Живая история Н. А. Морозов. Глазами восьмидесятых

Это было в середине 30-х годов, в доме отдыха ученых в Старом Петергофе. За столом было тихо. К первому завтраку пришли еще не познакомившиеся друг с другом отдыхающие. И разговор был негромкий, подчеркнуто вежливый, неопределенный.

— Передайте мне, пожалуйста, соль… Вы на полный срок?

— Да.

— А я только на две недели…

— Нет, погода еще установится.

— Предсказывали сухую, раннюю осень? Да?

— А я не верю что-то предсказаниям… — И так далее.

Сестра-хозяйка — полная, рыжая, причесанная гладко, на прямой пробор, о которой все почему-то знали, что ревнивый муж по три раза в день звонит ей по телефону, вошла с бумагами в руках и спросила:

— Есть партийные?

Высокий старик в очках, с седой бородкой, неторопливо отозвался:

— Я партийный. — И пояснил: — Член партии «Народная воля».

Это был Николай Александрович Морозов, известный революционер, участник террористической организации «Свобода или смерть», тайно возникшей внутри «Земли и воли», член ее Исполнительного Комитета, один из редакторов ее печатного органа — журнала «Работник» и член Центральной секции Интернационала.
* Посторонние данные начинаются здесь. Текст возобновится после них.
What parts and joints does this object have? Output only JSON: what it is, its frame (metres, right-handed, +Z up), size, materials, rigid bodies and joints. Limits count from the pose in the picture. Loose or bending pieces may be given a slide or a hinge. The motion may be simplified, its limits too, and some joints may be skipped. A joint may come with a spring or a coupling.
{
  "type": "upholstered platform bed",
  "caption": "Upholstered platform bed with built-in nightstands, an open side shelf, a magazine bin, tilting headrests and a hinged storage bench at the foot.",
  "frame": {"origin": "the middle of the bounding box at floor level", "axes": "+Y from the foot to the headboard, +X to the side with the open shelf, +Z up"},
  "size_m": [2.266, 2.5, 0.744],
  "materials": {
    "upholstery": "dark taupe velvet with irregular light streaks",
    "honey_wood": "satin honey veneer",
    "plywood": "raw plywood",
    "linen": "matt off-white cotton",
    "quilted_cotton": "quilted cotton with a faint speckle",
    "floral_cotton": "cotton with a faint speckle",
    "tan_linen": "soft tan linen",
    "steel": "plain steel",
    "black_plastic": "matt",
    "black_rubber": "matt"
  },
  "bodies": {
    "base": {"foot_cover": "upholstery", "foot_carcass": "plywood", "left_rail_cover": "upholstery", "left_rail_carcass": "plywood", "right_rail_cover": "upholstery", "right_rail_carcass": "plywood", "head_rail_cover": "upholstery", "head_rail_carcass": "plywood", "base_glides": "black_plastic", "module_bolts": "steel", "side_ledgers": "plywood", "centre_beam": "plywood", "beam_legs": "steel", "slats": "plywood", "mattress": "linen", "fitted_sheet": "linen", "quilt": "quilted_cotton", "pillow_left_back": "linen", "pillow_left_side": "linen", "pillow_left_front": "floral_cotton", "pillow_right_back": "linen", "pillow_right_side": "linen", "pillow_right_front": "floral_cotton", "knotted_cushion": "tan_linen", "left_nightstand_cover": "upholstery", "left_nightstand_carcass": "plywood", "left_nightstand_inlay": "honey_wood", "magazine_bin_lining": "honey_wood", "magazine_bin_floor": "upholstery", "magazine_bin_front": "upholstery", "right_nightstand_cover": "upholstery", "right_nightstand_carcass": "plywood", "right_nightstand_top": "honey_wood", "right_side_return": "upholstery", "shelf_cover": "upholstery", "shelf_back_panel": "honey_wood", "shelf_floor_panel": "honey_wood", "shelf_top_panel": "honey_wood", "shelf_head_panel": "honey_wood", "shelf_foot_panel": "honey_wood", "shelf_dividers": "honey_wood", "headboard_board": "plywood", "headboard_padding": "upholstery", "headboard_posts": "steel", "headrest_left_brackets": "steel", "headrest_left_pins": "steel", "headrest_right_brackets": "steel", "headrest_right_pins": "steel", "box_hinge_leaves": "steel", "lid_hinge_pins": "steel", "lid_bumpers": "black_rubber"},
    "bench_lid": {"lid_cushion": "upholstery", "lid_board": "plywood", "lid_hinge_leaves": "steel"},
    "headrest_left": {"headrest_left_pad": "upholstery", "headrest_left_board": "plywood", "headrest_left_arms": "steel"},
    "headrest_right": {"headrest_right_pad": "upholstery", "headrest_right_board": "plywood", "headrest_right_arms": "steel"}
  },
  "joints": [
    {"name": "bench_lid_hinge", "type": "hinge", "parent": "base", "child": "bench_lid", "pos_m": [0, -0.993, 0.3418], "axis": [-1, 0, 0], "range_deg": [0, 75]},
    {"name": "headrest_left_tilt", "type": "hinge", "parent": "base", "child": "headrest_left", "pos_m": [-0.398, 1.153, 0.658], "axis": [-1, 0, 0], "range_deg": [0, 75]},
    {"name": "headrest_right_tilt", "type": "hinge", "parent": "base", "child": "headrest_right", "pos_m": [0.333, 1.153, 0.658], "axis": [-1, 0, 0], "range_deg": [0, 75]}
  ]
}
Сестра-хозяйка спокойно записала ответ Морозова, пожелала приятного аппетита и удалилась. За столом поднялся глухой говор, пожилая дама с приятным лицом (очевидно, жена Морозова) улыбнулась, смеясь назвала мужа «лапочкой», и завтрак спокойно продолжался.

Не могу передать, как я был заинтересован. Незадолго до поездки в Старый Петергоф я прочел книгу Морозова «Откровение в грозе и буре», написанную в Алексеевском равелине и Шлиссельбургской крепости, и убедился в том, что Морозов не только знаменитый революционер, который почти 29 лет провел в заключении, но и своеобразный ученый, занимавшийся историей науки, и в частности Апокалипсисом, христианским произведением, помещенным в конце Нового Завета.
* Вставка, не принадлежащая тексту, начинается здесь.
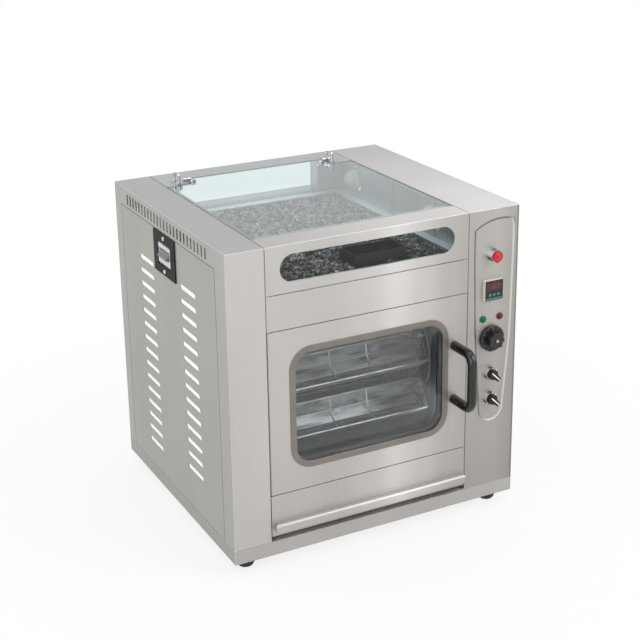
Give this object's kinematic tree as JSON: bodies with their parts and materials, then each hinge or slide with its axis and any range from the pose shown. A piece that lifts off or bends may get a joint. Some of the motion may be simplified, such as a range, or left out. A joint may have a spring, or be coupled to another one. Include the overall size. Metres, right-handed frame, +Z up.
{
  "type": "baked potato oven",
  "caption": "Countertop oven that bakes potatoes on a turning rack of hanging trays, with a glazed warming compartment on top and a drawer below.",
  "frame": {"origin": "centre of the footprint, on the surface that the feet stand on", "axes": "+X to the right seen from the front, +Y to the back, +Z up"},
  "size_m": [0.7194, 0.743, 0.7552],
  "materials": {
    "satin_steel": "satin, brushed upright",
    "front_steel": "satin, brushed upright",
    "cover_steel": "satin",
    "plain_steel": "plain sheet",
    "tub_steel": "bright sheet",
    "tray_steel": "bright sheet, lightly stained",
    "chrome": "polished",
    "oven_glass": "clear with a faint green tint",
    "black_rubber": "matt",
    "seal_rubber": "matt",
    "black_bakelite": "glossy",
    "black_plastic": "satin",
    "grey_plastic": "satin",
    "key_plastic": "matt",
    "cream_plastic": "satin",
    "red_lens": "glossy",
    "green_lens": "glossy",
    "dark_red_lens": "glossy",
    "white_fibre": "matt felt",
    "dark_stone": "rough",
    "black_enamel": "glossy enamel",
    "rim_metal": "satin",
    "lamp_glass": "frosted",
    "lamp_white": "glazed",
    "heater_metal": "dark oxide",
    "bronze": "plain",
    "motor_grey": "hammered"
  },
  "bodies": {
    "cabinet": {"base_pan": "plain_steel", "feet": "black_rubber", "left_casing": "satin_steel", "left_cover": "cover_steel", "right_casing": "satin_steel", "right_cover": "cover_steel", "insulation": "white_fibre", "rear_panel": "plain_steel", "cable_gland": "black_plastic", "front_fascia": "front_steel", "fascia_glass": "oven_glass", "blank_panel": "front_steel", "rear_frame": "satin_steel", "rear_glass": "oven_glass", "warming_tub": "tub_steel", "stones": "dark_stone", "stone_box": "black_enamel", "lamp_holders": "lamp_white", "lamp_globes": "lamp_glass", "lid_hinge_bases": "chrome", "oven_deck": "plain_steel", "oven_liner": "tub_steel", "heaters": "heater_metal", "shaft_bushes": "bronze", "gear_motor": "motor_grey", "door_hinge_brackets": "plain_steel", "door_seal": "seal_rubber", "drawer_runners": "plain_steel", "breaker_escutcheon": "black_plastic", "breaker_body": "grey_plastic", "button_collar": "chrome", "meter_case": "cream_plastic", "indicator_green": "green_lens", "indicator_red": "dark_red_lens", "timer_body": "black_plastic", "selector_bezels": "chrome"},
    "door": {"door_skin": "front_steel", "door_inner": "tub_steel", "door_glass": "oven_glass", "window_rim": "rim_metal", "door_handle": "black_bakelite"},
    "drawer": {"drawer": "front_steel"},
    "rack": {"rack_shaft": "plain_steel", "rack_discs": "plain_steel"},
    "tray_body_1": {"tray_1": "tray_steel"},
    "tray_body_2": {"tray_2": "tray_steel"},
    "tray_body_3": {"tray_3": "tray_steel"},
    "tray_body_4": {"tray_4": "tray_steel"},
    "tray_body_5": {"tray_5": "tray_steel"},
    "tray_body_6": {"tray_6": "tray_steel"},
    "lid": {"lid_glass": "oven_glass", "lid_clamps": "chrome"},
    "breaker": {"breaker_lever": "black_plastic"},
    "button": {"button_lens": "red_lens"},
    "dial": {"dial_knob": "black_bakelite"},
    "switch_upper": {"selector_upper": "black_plastic"},
    "switch_lower": {"selector_lower": "black_plastic"},
    "key_1": {"meter_key_1": "key_plastic"},
    "key_2": {"meter_key_2": "key_plastic"},
    "key_3": {"meter_key_3": "key_plastic"}
  },
  "joints": [
    {"name": "door_hinge", "type": "hinge", "parent": "cabinet", "child": "door", "pos_m": [-0.26, -0.28, 0.172], "axis": [0, 0, -1], "range_deg": [0, 95]},
    {"name": "drawer_slide", "type": "slide", "parent": "cabinet", "child": "drawer", "axis": [0, -1, 0], "range_m": [0, 0.42]},
    {"name": "rack_spin", "type": "hinge", "parent": "cabinet", "child": "rack", "pos_m": [-0.022, -0.0615, 0.353], "axis": [1, 0, 0], "continuous": true},
    {"name": "tray_1_swing", "type": "hinge", "parent": "rack", "child": "tray_body_1", "pos_m": [-0.022, -0.16109, 0.4105], "axis": [1, 0, 0], "continuous": true},
    {"name": "tray_2_swing", "type": "hinge", "parent": "rack", "child": "tray_body_2", "pos_m": [-0.022, -0.0615, 0.468], "axis": [1, 0, 0], "continuous": true},
    {"name": "tray_3_swing", "type": "hinge", "parent": "rack", "child": "tray_body_3", "pos_m": [-0.022, 0.03809, 0.4105], "axis": [1, 0, 0], "continuous": true},
    {"name": "tray_4_swing", "type": "hinge", "parent": "rack", "child": "tray_body_4", "pos_m": [-0.022, 0.03809, 0.2955], "axis": [1, 0, 0], "continuous": true},
    {"name": "tray_5_swing", "type": "hinge", "parent": "rack", "child": "tray_body_5", "pos_m": [-0.022, -0.0615, 0.238], "axis": [1, 0, 0], "continuous": true},
    {"name": "tray_6_swing", "type": "hinge", "parent": "rack", "child": "tray_body_6", "pos_m": [-0.022, -0.16109, 0.2955], "axis": [1, 0, 0], "continuous": true},
    {"name": "lid_hinge", "type": "hinge", "parent": "cabinet", "child": "lid", "pos_m": [-0.022, 0.2655, 0.736], "axis": [-1, 0, 0], "range_deg": [0, 85]},
    {"name": "breaker_throw", "type": "hinge", "parent": "cabinet", "child": "breaker", "pos_m": [-0.35, 0.0415, 0.6375], "axis": [0, 1, 0], "range_deg": [0, 56]},
    {"name": "button_press", "type": "slide", "parent": "cabinet", "child": "button", "axis": [0, 1, 0], "range_m": [0, 0.004], "stiffness_N_per_m": 400},
    {"name": "dial_turn", "type": "hinge", "parent": "cabinet", "child": "dial", "pos_m": [0.289, -0.2865, 0.427], "axis": [0, 1, 0], "range_deg": [0, 300]},
    {"name": "switch_upper_turn", "type": "hinge", "parent": "cabinet", "child": "switch_upper", "pos_m": [0.289, -0.2865, 0.341], "axis": [0, 1, 0], "range_deg": [0, 90]},
    {"name": "switch_lower_turn", "type": "hinge", "parent": "cabinet", "child": "switch_lower", "pos_m": [0.289, -0.2865, 0.28], "axis": [0, 1, 0], "range_deg": [0, 90]},
    {"name": "key_1_press", "type": "slide", "parent": "cabinet", "child": "key_1", "axis": [0, 1, 0], "range_m": [0, 0.0008], "stiffness_N_per_m": 300},
    {"name": "key_2_press", "type": "slide", "parent": "cabinet", "child": "key_2", "axis": [0, 1, 0], "range_m": [0, 0.0008], "stiffness_N_per_m": 300},
    {"name": "key_3_press", "type": "slide", "parent": "cabinet", "child": "key_3", "axis": [0, 1, 0], "range_m": [0, 0.0008], "stiffness_N_per_m": 300}
  ],
  "couplings": [
    {"joint": "tray_1_swing", "follows": "rack_spin", "ratio": -1},
    {"joint": "tray_2_swing", "follows": "rack_spin", "ratio": -1},
    {"joint": "tray_3_swing", "follows": "rack_spin", "ratio": -1},
    {"joint": "tray_4_swing", "follows": "rack_spin", "ratio": -1},
    {"joint": "tray_5_swing", "follows": "rack_spin", "ratio": -1},
    {"joint": "tray_6_swing", "follows": "rack_spin", "ratio": -1}
  ]
}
Морозов полагал, что автор Апокалипсиса — неведомый пророк Иоанн — это действительно знаменитый раннехристианский деятель Иоанн Хризостом Антиохийский, живший с 354 по 407 год нашей эры, сосланный на остров Патмос. Свое толкование и датировку Морозов строил на интерпретации Апокалипсиса как описания небесных явлений, в частности, положения планет при солнечных затмениях.

Ничего не понимая в астрономии, я тем не менее был поражен характером этих толкований, связанных с детскими впечатлениями Морозова и некоторыми более поздними впечатлениями, похожими на те, которые подсказали пророку Иоанну его загадочную книгу.

На первый взгляд умение или способность поставить себя на место внеисторического или исторического лица не представляет собой ничего особенного. Но я на себе неоднократно испытывал эту возможность, и каждый раз терпел поражение. Близкая к таланту преображения, подобная черта встречается в жизни крайне редко — даже люди, посвятившие себя искусству, почти никогда ею не обладают.

Читая «Откровение в грозе и буре», я думал не о пророке Иоанне, а о Н. А. Морозове, который, казалось мне, скончался так давно, что не стоило даже справляться о нем в энциклопедии. Оказаться в одном доме с ним, видеться каждый день, провести вместе целый месяц — такого подарка судьбы я не ожидал. Правда, мне казалось, что едва ли удастся вскоре близко познакомиться с ним, услышать рассказы о его необыкновенном прошлом, воспользоваться тем, что я недавно прочел его удивительную книгу, поговорить и т. д.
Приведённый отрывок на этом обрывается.